Without considering preferences, member states resort to penalizing secondary movements. While the Dublin system hasn’t effectively kept asylum-seekers in their assigned state, it’s more effective when fingerprinting is used, which is a requirement for relocation under these decisions. While the decisions rightly state that individuals moving elsewhere must be returned (as per the Dublin Regulation), the second decision’s preamble incorrectly claims they could be detained under the Returns Directive. Since that directive doesn’t apply to asylum-seekers (see CJEU rulings in Kadzoev and Arslan), the narrower grounds for detention in the Dublin Regulation would apply if they reapply for asylum.

The specific sanctions and restrictions on benefits for those moving elsewhere, beyond limiting appeals, are unclear. The CJEU ruled in Cimade and GISTI that benefits must be provided even if individuals move to another member state (paid by that member state), until they’re returned under the Dublin rules. This is now reflected in the Dublin III Regulation. Allowing early work authorization for relocated individuals, as the Commission suggested, might be more effective.

Historically, burden-sharing relied on persuasion, not legal obligation. Relocation will be challenging if uncooperative member states refuse. It’s unclear if they’ll suspend their commitments under the first decision. Hungary hadn’t made any such commitments. While the Commission can initiate infringement procedures for non-compliance, this takes time, and the member states involved might choose to pay fines instead of participating.

While the resistant member states’ arguments against burden-sharing aren’t very convincing, alternative solutions should have been explored. The initial suggestion of financial contributions to offset the costs for overburdened states was rejected, mistakenly perceived as a penalty rather than a form of burden-sharing. Offering assistance to neighboring countries hosting Syrian, Iraqi, and Eritrean refugees, either through increased resettlement or financial contributions (reducing push factors) could have indirectly eased the burden on Greece and Italy.

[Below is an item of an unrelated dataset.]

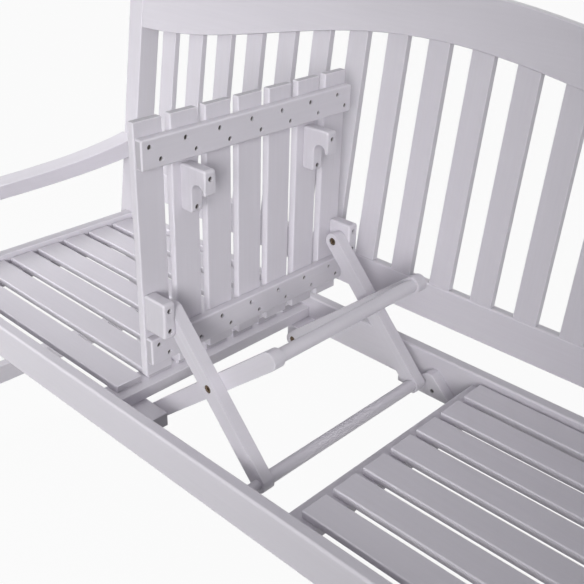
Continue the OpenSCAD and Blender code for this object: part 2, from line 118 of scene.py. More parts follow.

Finally, how much can the dissenting (or other) member states reduce their obligations under the decisions? The second allows for temporary intake reductions with Council approval, given valid reasons, particularly concerning reception capacity. Due to the rule’s exceptional nature, it’s unlikely other reasons will suffice; paranoia is unacceptable. The request’s justification must align with EU values, excluding Islamophobia.